3D code data
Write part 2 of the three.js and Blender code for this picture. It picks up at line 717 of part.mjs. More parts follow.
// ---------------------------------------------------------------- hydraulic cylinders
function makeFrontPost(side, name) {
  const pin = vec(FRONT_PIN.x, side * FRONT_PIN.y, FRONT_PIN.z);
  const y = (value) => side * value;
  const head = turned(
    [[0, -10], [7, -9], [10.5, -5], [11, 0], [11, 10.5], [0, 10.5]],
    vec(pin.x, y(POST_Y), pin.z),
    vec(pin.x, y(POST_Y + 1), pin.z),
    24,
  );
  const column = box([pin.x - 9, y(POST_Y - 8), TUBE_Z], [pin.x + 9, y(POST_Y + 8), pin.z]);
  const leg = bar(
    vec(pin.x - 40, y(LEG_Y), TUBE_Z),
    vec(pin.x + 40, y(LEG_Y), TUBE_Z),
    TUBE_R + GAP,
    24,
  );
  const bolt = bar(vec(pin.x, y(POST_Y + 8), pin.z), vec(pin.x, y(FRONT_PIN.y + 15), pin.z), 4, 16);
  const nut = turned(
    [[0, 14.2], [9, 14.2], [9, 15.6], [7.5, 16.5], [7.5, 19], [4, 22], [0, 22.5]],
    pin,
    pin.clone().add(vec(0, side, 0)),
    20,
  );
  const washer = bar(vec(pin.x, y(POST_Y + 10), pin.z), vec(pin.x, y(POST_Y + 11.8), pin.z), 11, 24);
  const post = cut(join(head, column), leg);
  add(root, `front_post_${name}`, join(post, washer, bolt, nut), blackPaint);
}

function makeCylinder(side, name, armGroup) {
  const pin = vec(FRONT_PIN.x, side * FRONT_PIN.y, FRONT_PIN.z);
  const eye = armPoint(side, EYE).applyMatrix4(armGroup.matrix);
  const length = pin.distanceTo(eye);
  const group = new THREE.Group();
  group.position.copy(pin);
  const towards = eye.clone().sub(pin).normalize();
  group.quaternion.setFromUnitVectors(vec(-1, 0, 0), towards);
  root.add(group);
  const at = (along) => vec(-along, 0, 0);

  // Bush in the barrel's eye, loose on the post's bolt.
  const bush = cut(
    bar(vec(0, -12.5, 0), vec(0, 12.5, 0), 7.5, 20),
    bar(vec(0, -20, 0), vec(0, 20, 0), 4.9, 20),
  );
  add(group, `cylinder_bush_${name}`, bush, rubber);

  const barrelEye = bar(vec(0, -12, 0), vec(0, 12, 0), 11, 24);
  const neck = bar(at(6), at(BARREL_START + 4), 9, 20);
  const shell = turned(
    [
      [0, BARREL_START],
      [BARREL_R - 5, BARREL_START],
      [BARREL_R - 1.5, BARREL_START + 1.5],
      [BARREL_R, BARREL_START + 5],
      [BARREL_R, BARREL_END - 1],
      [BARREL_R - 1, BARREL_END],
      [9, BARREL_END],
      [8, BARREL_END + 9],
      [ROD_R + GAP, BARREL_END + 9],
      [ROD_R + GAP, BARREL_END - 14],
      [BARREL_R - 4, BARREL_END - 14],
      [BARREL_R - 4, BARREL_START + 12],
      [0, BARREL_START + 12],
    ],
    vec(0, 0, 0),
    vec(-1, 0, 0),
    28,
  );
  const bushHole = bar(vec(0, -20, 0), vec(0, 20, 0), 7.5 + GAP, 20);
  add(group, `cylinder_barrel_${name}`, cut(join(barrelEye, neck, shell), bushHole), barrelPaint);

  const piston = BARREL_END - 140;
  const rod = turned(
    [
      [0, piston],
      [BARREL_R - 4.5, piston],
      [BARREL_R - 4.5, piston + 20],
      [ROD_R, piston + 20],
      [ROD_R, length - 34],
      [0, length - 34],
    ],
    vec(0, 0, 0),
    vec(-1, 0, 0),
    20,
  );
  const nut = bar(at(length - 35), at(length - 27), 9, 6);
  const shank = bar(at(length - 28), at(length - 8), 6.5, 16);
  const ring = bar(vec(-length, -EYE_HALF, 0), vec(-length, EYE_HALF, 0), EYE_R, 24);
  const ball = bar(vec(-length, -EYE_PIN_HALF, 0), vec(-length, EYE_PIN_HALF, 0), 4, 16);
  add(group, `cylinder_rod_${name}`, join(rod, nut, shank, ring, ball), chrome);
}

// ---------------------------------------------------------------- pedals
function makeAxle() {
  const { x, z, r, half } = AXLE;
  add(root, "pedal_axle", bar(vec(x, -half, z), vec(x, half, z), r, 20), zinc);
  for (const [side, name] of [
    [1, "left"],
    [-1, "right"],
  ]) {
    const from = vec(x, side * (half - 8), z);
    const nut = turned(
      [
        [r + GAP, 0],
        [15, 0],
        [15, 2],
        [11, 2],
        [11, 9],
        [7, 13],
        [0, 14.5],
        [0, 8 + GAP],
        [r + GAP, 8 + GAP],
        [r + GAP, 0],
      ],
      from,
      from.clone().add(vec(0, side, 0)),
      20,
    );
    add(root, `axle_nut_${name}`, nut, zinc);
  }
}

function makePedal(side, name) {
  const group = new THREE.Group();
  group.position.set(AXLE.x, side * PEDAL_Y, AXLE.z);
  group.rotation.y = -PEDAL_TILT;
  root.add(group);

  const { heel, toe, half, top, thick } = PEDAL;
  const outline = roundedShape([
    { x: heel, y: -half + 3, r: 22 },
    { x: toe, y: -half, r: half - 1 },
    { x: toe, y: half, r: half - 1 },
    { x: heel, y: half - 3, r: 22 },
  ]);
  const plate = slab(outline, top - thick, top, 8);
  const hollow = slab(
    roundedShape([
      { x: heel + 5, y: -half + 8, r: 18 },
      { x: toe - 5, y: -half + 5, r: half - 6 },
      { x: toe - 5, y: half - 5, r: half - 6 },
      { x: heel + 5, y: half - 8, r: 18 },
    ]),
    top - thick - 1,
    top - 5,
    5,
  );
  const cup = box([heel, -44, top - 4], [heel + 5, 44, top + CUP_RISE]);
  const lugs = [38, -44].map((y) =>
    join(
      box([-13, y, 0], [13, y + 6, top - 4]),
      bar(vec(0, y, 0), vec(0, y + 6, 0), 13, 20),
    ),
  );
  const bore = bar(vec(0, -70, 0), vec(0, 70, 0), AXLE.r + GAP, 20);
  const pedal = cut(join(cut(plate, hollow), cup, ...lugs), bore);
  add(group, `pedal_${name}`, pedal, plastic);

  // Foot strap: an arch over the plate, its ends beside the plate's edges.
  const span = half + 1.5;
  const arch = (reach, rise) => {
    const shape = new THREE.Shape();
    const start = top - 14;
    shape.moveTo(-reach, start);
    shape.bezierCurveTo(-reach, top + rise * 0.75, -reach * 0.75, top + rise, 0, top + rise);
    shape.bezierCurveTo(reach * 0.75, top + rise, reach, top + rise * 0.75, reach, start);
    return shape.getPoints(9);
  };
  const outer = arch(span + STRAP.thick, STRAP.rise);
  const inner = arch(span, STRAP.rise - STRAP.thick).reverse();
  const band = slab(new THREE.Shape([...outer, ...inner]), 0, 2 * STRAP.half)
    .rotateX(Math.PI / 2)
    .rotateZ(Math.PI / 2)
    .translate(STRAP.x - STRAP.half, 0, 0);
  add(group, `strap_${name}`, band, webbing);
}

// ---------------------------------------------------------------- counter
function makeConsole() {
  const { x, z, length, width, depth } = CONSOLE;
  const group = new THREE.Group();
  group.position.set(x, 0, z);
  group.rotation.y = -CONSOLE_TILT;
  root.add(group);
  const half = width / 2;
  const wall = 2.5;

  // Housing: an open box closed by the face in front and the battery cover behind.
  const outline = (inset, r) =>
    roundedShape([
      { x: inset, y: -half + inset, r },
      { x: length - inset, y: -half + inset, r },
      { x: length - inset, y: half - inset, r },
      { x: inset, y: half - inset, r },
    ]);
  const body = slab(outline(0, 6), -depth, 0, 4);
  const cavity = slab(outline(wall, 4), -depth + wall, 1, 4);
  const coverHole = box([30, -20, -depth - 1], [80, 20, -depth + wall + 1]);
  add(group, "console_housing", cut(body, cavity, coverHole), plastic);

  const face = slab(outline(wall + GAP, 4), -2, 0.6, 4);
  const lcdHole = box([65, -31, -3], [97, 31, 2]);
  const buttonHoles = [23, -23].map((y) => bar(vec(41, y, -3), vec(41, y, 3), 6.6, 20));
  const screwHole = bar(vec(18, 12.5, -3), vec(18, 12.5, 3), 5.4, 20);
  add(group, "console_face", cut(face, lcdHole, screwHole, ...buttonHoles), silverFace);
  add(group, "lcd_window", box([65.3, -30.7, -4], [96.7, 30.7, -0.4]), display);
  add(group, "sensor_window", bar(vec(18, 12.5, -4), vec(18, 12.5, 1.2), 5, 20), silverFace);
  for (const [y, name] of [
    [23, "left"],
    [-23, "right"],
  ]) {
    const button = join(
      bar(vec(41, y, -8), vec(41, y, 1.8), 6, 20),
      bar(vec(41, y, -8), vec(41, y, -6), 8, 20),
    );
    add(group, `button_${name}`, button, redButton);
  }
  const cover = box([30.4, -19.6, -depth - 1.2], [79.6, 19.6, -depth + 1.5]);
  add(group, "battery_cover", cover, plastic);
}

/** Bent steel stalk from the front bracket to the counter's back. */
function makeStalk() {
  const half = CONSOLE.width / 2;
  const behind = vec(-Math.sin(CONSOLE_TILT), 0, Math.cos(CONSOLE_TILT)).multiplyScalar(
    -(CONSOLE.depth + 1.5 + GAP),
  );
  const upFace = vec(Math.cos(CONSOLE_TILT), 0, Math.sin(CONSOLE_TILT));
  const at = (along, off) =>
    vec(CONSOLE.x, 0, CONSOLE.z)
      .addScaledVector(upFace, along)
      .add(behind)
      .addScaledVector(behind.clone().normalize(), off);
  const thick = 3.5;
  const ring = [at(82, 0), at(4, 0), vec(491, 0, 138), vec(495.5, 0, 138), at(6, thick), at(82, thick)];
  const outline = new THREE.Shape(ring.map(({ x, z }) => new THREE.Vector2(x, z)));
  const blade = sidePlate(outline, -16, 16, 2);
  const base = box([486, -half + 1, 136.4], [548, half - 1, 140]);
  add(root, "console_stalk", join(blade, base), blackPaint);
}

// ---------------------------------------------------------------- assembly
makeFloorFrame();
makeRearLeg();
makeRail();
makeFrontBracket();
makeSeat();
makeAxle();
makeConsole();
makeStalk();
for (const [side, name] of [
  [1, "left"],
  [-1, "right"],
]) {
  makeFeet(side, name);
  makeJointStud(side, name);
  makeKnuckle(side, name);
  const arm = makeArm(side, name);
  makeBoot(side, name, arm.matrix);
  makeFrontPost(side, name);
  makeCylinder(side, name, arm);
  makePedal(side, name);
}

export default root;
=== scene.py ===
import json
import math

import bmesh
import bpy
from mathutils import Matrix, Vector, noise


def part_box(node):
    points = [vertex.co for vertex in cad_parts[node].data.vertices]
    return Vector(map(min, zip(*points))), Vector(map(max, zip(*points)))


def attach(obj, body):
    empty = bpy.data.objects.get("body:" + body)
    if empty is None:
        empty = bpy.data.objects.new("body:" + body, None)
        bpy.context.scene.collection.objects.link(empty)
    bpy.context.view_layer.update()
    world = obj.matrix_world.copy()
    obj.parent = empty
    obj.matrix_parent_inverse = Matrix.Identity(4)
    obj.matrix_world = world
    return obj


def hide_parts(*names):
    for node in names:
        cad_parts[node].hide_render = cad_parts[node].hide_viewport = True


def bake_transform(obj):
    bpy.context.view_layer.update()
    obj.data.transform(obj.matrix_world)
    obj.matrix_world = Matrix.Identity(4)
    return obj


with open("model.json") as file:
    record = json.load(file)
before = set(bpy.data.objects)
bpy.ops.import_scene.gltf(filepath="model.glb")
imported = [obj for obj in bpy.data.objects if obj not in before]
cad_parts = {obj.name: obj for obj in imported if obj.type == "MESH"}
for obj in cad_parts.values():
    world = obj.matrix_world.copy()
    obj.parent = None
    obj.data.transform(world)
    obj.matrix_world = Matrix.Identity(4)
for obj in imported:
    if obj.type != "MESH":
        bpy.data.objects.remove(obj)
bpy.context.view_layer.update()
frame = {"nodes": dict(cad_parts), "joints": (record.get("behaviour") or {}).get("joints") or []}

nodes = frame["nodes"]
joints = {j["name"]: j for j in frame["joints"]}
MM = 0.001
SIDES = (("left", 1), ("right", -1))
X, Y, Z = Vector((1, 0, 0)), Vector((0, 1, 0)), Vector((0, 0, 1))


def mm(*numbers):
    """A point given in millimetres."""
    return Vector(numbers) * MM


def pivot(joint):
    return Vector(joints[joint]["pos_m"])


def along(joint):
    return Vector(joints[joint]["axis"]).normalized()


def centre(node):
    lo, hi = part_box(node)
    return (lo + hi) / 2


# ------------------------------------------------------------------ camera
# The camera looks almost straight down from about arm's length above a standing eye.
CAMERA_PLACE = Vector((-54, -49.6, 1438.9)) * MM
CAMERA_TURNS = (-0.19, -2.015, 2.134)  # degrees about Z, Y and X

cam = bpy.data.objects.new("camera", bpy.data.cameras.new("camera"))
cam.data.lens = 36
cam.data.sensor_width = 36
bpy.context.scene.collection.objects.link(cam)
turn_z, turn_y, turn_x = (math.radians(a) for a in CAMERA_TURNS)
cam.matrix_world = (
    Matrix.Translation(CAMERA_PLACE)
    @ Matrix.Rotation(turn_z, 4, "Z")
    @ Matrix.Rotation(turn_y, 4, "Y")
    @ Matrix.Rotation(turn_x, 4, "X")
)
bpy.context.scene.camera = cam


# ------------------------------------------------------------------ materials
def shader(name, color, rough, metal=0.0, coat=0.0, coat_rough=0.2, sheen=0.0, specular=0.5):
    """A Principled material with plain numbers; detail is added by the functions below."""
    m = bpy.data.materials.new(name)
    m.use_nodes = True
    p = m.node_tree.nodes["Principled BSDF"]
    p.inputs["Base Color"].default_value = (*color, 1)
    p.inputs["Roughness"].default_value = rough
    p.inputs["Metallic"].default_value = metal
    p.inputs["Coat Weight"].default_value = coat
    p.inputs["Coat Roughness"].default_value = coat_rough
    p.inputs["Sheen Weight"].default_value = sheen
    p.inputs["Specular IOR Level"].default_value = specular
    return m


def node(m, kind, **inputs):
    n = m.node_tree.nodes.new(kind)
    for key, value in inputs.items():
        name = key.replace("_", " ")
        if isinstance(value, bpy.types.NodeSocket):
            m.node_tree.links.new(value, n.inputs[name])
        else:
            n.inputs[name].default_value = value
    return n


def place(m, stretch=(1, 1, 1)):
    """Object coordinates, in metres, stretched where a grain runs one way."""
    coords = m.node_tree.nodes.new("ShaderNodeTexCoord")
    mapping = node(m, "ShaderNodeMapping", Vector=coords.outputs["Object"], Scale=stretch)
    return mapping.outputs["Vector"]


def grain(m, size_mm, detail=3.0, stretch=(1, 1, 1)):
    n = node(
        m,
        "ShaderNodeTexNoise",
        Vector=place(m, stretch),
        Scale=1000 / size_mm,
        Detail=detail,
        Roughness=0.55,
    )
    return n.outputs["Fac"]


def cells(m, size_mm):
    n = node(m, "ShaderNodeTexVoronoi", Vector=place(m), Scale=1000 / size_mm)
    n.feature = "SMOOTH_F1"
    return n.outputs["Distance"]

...

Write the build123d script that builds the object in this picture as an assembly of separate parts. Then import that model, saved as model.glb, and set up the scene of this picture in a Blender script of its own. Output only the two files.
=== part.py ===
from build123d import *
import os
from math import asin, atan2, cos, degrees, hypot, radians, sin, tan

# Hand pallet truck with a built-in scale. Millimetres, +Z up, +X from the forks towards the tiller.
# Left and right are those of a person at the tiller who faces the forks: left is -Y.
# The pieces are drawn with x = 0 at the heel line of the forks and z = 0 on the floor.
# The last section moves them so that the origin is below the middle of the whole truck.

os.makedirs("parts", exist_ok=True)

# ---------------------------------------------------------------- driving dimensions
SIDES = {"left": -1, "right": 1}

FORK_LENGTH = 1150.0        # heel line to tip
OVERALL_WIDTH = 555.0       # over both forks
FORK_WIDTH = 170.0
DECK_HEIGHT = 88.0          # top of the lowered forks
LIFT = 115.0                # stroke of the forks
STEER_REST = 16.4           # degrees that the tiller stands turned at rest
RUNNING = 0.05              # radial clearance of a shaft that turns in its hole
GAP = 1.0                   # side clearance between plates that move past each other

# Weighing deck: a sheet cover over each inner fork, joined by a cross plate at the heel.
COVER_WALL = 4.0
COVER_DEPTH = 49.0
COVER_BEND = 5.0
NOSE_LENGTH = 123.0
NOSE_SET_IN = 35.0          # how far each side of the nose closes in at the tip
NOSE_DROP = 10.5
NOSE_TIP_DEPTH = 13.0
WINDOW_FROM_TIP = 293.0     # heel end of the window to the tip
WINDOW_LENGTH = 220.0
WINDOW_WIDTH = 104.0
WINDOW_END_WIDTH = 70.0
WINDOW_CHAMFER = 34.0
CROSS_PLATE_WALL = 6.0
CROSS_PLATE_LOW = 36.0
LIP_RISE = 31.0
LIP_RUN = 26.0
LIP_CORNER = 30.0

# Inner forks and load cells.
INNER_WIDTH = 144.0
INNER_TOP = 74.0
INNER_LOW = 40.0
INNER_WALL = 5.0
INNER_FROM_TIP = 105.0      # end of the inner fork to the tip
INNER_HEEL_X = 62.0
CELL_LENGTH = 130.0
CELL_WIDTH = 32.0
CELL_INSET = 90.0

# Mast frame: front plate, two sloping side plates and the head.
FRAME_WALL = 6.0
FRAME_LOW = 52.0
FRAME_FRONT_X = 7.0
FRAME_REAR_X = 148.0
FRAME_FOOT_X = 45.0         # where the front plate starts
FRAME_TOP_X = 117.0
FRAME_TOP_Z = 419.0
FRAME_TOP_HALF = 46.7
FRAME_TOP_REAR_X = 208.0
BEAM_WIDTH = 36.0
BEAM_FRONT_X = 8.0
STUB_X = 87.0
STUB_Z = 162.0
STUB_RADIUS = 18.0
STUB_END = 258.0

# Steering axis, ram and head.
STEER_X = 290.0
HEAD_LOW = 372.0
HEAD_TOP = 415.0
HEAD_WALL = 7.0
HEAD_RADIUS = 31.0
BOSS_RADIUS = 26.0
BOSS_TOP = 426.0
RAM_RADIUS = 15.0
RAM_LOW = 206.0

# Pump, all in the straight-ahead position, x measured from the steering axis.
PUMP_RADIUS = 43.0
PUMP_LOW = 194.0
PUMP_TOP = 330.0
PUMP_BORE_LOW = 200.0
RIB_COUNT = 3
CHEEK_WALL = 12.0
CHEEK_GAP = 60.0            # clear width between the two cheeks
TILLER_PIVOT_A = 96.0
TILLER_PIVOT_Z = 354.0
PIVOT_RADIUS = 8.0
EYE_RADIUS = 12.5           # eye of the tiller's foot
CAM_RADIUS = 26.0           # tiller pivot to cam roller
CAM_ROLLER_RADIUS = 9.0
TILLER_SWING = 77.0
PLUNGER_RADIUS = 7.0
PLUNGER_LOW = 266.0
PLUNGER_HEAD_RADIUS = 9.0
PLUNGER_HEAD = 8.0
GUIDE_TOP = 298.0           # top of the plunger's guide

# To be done
In the material above, locate the line containing "obj.matrix_world = world" and the line containing "in imported if". Transcribe exactly those two lines and every line between them, and nothing more.

# Response for this exercise
    obj.matrix_world = world
    return obj


def hide_parts(*names):
    for node in names:
        cad_parts[node].hide_render = cad_parts[node].hide_viewport = True


def bake_transform(obj):
    bpy.context.view_layer.update()
    obj.data.transform(obj.matrix_world)
    obj.matrix_world = Matrix.Identity(4)
    return obj


with open("model.json") as file:
    record = json.load(file)
before = set(bpy.data.objects)
bpy.ops.import_scene.gltf(filepath="model.glb")
imported = [obj for obj in bpy.data.objects if obj not in before]
cad_parts = {obj.name: obj for obj in imported if obj.type == "MESH"}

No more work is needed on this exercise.